The pews had already filled, with people standing by the windows. Those sitting on the right side of the room all wore something in a shade of green. The color adorned the ladies’ hats, dresses, and shawls. The men’s vests, shirts and, in a few cases, even their trousers were green. A person couldn’t help but notice the pattern. The very same could be said of the left side of the room, except the color of choice was red. Katie looked from one side to the other. Nearly to a person, they wore their side’s chosen color.
Katie saw many faces from the céilí but only on the right.
She understood then. The Irish sat to the right. Those who disliked the Irish sat to the left. So where, she wondered, did Mr. Archer sit, he who declared he had no part in it? She found him on the back pew, the only place in the room that could be declared neither right nor left. Suddenly the girls’ lavender dresses became more than a pretty color for young girls to wear. They were neither red nor green. Katie was immediately grateful for the blue of her own dress.
In a flash of near panic, she realized the room had grown quiet and all heads seemed turned in her direction. She received smiles from the green side, curious looks from the red. A man, in the somber black of a clergyman, walked down the aisle from the front of the chapel toward Katie.
He smiled a very little and dipped his head a bit. “Good morning. I am Reverend Ford. You must be new in town.”

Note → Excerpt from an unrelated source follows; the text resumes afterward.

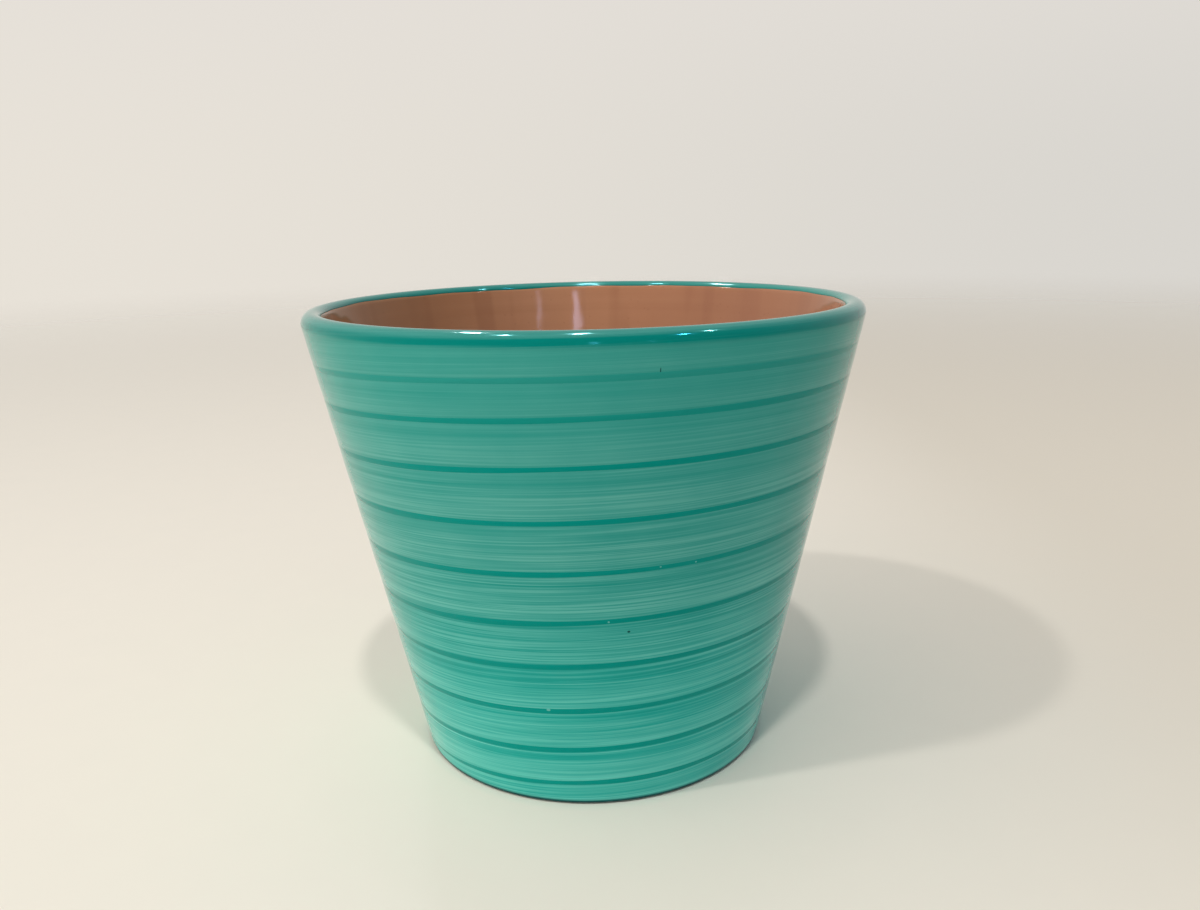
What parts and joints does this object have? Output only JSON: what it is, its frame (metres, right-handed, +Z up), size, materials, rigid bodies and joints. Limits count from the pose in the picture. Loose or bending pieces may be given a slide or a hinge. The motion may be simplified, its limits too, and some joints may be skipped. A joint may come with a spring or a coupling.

“Aye. That I must be, indeed.”
An audible gasp—one Katie thought a touch dramatic—emanated from the reds. The greens grinned with a great deal of triumph and enthusiasm. Her accent had obviously given away her origins.
The preacher’s smile froze. “Well,” he said as one intent on making the best of an unpleasant situation. “It is tradition to introduce new members of the congregation.” He motioned toward the front.
“You mean for me to stand up there? Before all these people?”